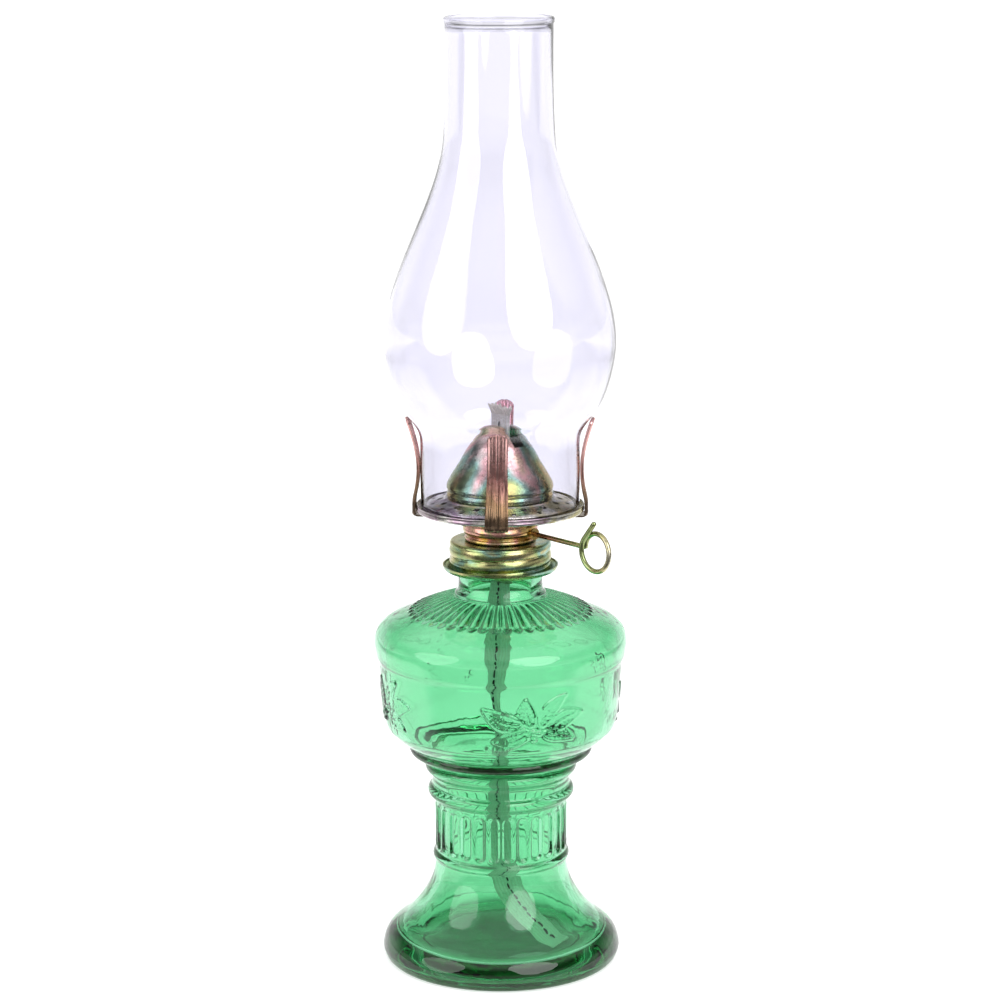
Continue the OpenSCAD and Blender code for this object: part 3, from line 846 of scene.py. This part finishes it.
# ---------------------------------------------------------------- prongs
def prong_geometry(angle, lean):
    """A springy strip with three lengthwise flutes and a rounded tip, hooked under the gallery's rim."""
    line = np.array(resample(curve([
        (24.2, 154.75), (26.4, 154.8), (28.3, 154.95), (28.95, 155.5), (28.9, 156.6), (28.8, 160),
        (27.95, 164.2), (27.45, 168.5), (27.45, 173), (28.2, 178), (29.7, 183.6), (31.2, 187.8)], 8), 0.5))
    normals = normals_of(line, False)
    along = np.concatenate([[0], np.cumsum(np.linalg.norm(np.diff(line, axis=0), axis=1))])
    total = along[-1]
    across = np.linspace(-1, 1, 25)
    points, directions = [], []
    for (r, z), (nr, nz), s in zip(line, normals, along):
        half = 3.8 - 0.6 * smoothstep((s - 8) / (total - 8))
        tip = min((total - s) / 2.6, 1)
        half *= math.sqrt(max(1 - (1 - tip) ** 2.4, 0.05))
        row, way = [], []
        for x in across:
            edge = smoothstep((1 - abs(x)) / 0.16)
            flute = 0.36 * math.cos(3 * math.pi * x * min(half / 3.1, 1))
            flute *= smoothstep((s - 3.5) / 2)
            flute *= 0.35 + 0.65 * edge
            w = x * half + lean * (z - 171) / 30
            rr, zz = r + flute * nr, z + flute * nz
            a = math.radians(angle) + w / 28.5
            row.append((rr * math.cos(a), rr * math.sin(a), zz))
            way.append((nr * math.cos(a), nr * math.sin(a), nz))
        points.append(row)
        directions.append(way)
    return thick_grid(points, directions, 0.5)


for place, angle, lean in (("right", 0, 0.2), ("back", 90, -0.2), ("left", 180, -0.2), ("front", 270, 0.6)):
    make(f"prong_{place}_fluted", prong_geometry(angle + PRONG_TURN, lean), PRONG_METAL, f"prong_{place}",
         [f"prong_{place}"])


# ---------------------------------------------------------------- wick key
def key_geometry():
    """One wire: a straight shaft, a finger ring that closes once, and a short free end."""
    wire_r, loop_x, loop_r, drop = 0.85, 44.7, 6.2, 0.7
    lean, turn = 1.9, 400            # the ring's end stands beside its start, so many degrees on

    def loop_point(a):
        return (loop_x - loop_r * math.cos(math.radians(a)), SHAFT_Y - lean * a / turn,
                KEY_Z - drop + loop_r * math.sin(math.radians(a)))

    start = loop_x - loop_r - 2
    path = [(x, SHAFT_Y, KEY_Z) for x in np.linspace(-7.5, start, 12)]
    path += [loop_point(a) for a in np.linspace(8, turn, 60)]
    end = np.array(path[-1])
    way = np.array([math.sin(math.radians(turn)), 0, math.cos(math.radians(turn))])
    path += [tuple(end + way * f) for f in (2, 4, 6, 7.4)]
    fine = resample(curve(path, 3), 0.6)
    return turned(tube(fine, wire_r), KEY_ANGLE)


make("wick_key_wire", key_geometry(), KEY_METAL, "key", ["wick_key"])


# ---------------------------------------------------------------- wick
def tufts():
    """The wick's burnt-off yarn ends."""
    rng = np.random.default_rng(7)
    parts = []
    for i in range(11):
        for j in range(3):
            x = -4.2 + i * 0.84 + rng.uniform(-0.15, 0.15)
            y = (j - 1) * (0.42 if 0 < i < 10 else 0.2) + rng.uniform(-0.05, 0.05)
            height = rng.uniform(1.6, 3.6)
            lean = rng.uniform(-0.7, 0.7, 2) + np.array([0.14 * x, 0.5 * (j - 1)])
            base = np.array([x, y, WICK_TOP - 2.35])
            path = [base + np.array([lean[0] * f * f, lean[1] * f * f, height * f])
                    for f in np.linspace(0, 1, 6)]
            radius = np.array([0.36, 0.44, 0.5, 0.52, 0.44, 0.26])
            parts.append(tube(path, radius, 7, 1))
    return turned(joined(parts), KEY_ANGLE)


wick_route = [(0, 0, z) for z in np.arange(WICK_BOTTOM, WICK_TOP - 1.6, 0.9)]
wick_turns = [0] * len(wick_route)
wick_geometry, wick_uv = ribbon(wick_route, wick_turns, WICK_W - 0.1, WICK_T)
wick = make("wick_braid", wick_geometry, COTTON, "wick", ["wick"], sharp=60)
set_uv(wick, wick_uv)
make("wick_yarn_ends", tufts(), COTTON, "wick")
make("wick_marker_thread", stitches(wick_route, wick_turns, WICK_T), THREAD, "wick")


# ---------------------------------------------------------------- CAD nodes that stay
for node, material in {
    "neck_gasket": GASKET, "tube_plate": TUBE_METAL, "wick_tube": TUBE_METAL, "vent_tube": TUBE_METAL,
    "shaft_cradle": TUBE_METAL, "shaft_bush": CUP_METAL, "spur_wheel_inner": PLAIN_STEEL,
    "spur_wheel_outer": PLAIN_STEEL, "shaft_collar": PLAIN_STEEL,
}.items():
    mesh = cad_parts[node].data
    mesh.materials.clear()
    mesh.materials.append(material)


# ---------------------------------------------------------------- floor, light and look
def make_floor():
    """A white table. It glows round and behind the lamp and far in front, and it is dark just in front and
    out to the sides. Under the foot its glow is dimmed as a painted contact shadow."""
    reach = 30
    mesh = bpy.data.meshes.new("floor")
    mesh.from_pydata([(-reach, -reach, 0), (reach, -reach, 0), (reach, reach, 0), (-reach, reach, 0)], [],
                     [(0, 1, 2, 3)])
    floor = bpy.data.objects.new("floor", mesh)
    bpy.context.scene.collection.objects.link(floor)
    floor.location.z = -0.0002
    material, tree = new_material("white_table")
    place = add(tree, "ShaderNodeSeparateXYZ", {0: object_point(tree)}).outputs
    ahead = ranged(tree, place[1], 0.0, 1.0, -0.12, -0.062)
    far = ranged(tree, place[1], 0.65, 0.0, -1.6, -0.7)
    aside = ranged(tree, math_node(tree, "ABSOLUTE", place[0], 0.0), 1.0, 0.0, 0.35, 0.75)
    behind = ranged(tree, place[1], 0.0, 1.0, 0.3, 1.2)
    lit = math_node(tree, "MULTIPLY", ahead, math_node(tree, "MAXIMUM", aside, behind))
    lit = math_node(tree, "MAXIMUM", lit, far)
    shade = ramp(tree, lit, [(0.0, (0.10, 0.10, 0.10)), (1.0, (0.6, 0.6, 0.6))])
    away = add(tree, "ShaderNodeVectorMath", {0: object_point(tree)}, operation="LENGTH").outputs["Value"]
    # Painted contact shadow: the glow falls to 0.12 of its strength under the lamp's foot and comes back in
    # full beyond it.
    outside_painted_shadow = ranged(tree, away, 0.12, 1.0, 0.022, 0.043)
    glow = math_node(tree, "MULTIPLY", ranged(tree, lit, 0.03, 0.8), outside_painted_shadow)
    shader = add(tree, "ShaderNodeBsdfPrincipled", {
        "Base Color": shade, "Roughness": 0.9, "Specular IOR Level": 0.0, "Emission Color": (1, 1, 1, 1),
        "Emission Strength": glow})
    finish_material(tree, shader)
    mesh.materials.append(material)


def make_light(name, azimuth, elevation, distance, size, power):
    """A soft box, placed by its direction from the lamp in degrees, where azimuth 0 is the camera's side."""
    data = bpy.data.lights.new(name, "AREA")
    data.shape = "ELLIPSE"
    data.size, data.size_y = size
    data.energy = power
    light = bpy.data.objects.new(name, data)
    a, e = math.radians(azimuth), math.radians(elevation)
    way = Vector((math.sin(a) * math.cos(e), -math.cos(a) * math.cos(e), math.sin(e)))
    target = Vector((0, 0, 0.16))
    light.location = target + way * distance
    light.rotation_euler = way.to_track_quat("Z", "Y").to_euler()
    light.visible_camera = False
    bpy.context.scene.collection.objects.link(light)


def make_world():
    """A white sheet behind the lamp, in a room with dim walls and a bright ceiling."""
    world = bpy.data.worlds.new("studio")
    bpy.context.scene.world = world
    world.use_nodes = True
    tree = world.node_tree
    tree.nodes.clear()
    direction = add(tree, "ShaderNodeTexCoord").outputs["Generated"]
    way = add(tree, "ShaderNodeSeparateXYZ", {0: direction}).outputs
    back = ranged(tree, way[1], 0.0, 1.0, 0.25, 0.6)
    low = ranged(tree, way[2], 1.0, 0.0, 0.12, 0.5)
    sheet = math_node(tree, "MULTIPLY", back, low)
    greys = [(0.0, 0.6), (0.12, 0.65), (0.22, 0.1), (0.45, 0.1), (0.68, 0.9), (1.0, 0.9)]    # by height
    room = ramp(tree, way[2], [(z, (g, g, g)) for z, g in greys])
    colour = ramp(tree, math_node(tree, "MAXIMUM", sheet, room), [(0.0, (0, 0, 0)), (1.0, (1, 1, 1))])
    background = add(tree, "ShaderNodeBackground", {"Color": colour, "Strength": 1.0})
    add(tree, "ShaderNodeOutputWorld", {"Surface": background.outputs[0]})


make_floor()
make_light("key_box", 33, 27, 1.2, (1.0, 1.15), 10)
make_light("fill_box", -62, 20, 1.3, (1.1, 1.2), 7)
make_world()
scene = bpy.context.scene
scene.view_settings.view_transform = "Standard"
scene.view_settings.look = "None"
scene.cycles.use_denoising = True
scene.cycles.max_bounces = 24
scene.cycles.transmission_bounces = 24
scene.cycles.glossy_bounces = 10
scene.cycles.sample_clamp_indirect = 10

● WORK REQUIRED:
Among the lines of the material, find those that hold the word "mesh" and copy them.

● RESULT FOR THIS EXERCISE:
    mesh = cad_parts[node].data
    mesh.materials.clear()
    mesh.materials.append(material)
    mesh = bpy.data.meshes.new("floor")
    mesh.from_pydata([(-reach, -reach, 0), (reach, -reach, 0), (reach, reach, 0), (-reach, reach, 0)], [],
    floor = bpy.data.objects.new("floor", mesh)
    mesh.materials.append(material)